Shyama Devi (The respondent) was a savings account holder with SBI (the appellant). The Respondent was introduced and encouraged to open an account with the Appellant Bank by her friend Kapil Deo Shukla, who was an employee of the bank at the time. Subsequently, the Respondent began depositing money into her account. Some of the deposits into her accounts were given to Kapil Deo Shukla, under the belief that he shall deposit them. The deposits were of amounts Rs. 1,932, Rs. 105, Rs. 4,000, Rs. 8,000, and Rs. 100, over a period of 1 year as represented in the Respondent’s passbook. Upon suspicion by the Respondent’s husband, the bank was requested to clarify the deposits into the account. The bank claimed only a deposit of Rs. 1932 had been ratified and accepted, while the other deposits were denied.
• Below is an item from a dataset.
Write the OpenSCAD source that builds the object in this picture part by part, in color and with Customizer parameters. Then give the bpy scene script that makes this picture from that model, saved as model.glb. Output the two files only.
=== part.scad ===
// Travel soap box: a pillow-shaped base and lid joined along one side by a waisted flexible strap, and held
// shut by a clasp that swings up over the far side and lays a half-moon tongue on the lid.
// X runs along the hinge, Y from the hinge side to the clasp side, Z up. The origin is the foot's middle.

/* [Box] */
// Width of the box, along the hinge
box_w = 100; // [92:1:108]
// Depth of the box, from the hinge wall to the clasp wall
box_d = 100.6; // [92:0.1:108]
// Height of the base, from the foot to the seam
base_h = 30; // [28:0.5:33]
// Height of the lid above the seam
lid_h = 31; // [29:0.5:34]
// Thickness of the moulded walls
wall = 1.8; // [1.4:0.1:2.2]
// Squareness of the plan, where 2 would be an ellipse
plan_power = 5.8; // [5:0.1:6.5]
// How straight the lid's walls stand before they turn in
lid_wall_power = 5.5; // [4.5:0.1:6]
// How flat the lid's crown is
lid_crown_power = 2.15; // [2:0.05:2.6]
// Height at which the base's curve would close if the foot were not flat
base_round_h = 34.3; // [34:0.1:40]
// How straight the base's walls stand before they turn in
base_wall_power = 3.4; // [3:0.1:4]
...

Consequently, the respondent filed a suit in the trial court claiming the remaining Rs. 12,205. The trial court in its judgement denied the deposition of Rs. 4000 and Rs. 105, while finding other amounts to have been deposited and therefore, upholding respondent’s right to claim the same from the bank. The respondent decided to appeal the decision in the High court of Allahabad, wherein Shyama Devi further contended for the sums of Rs. 4000 and Rs. 105.  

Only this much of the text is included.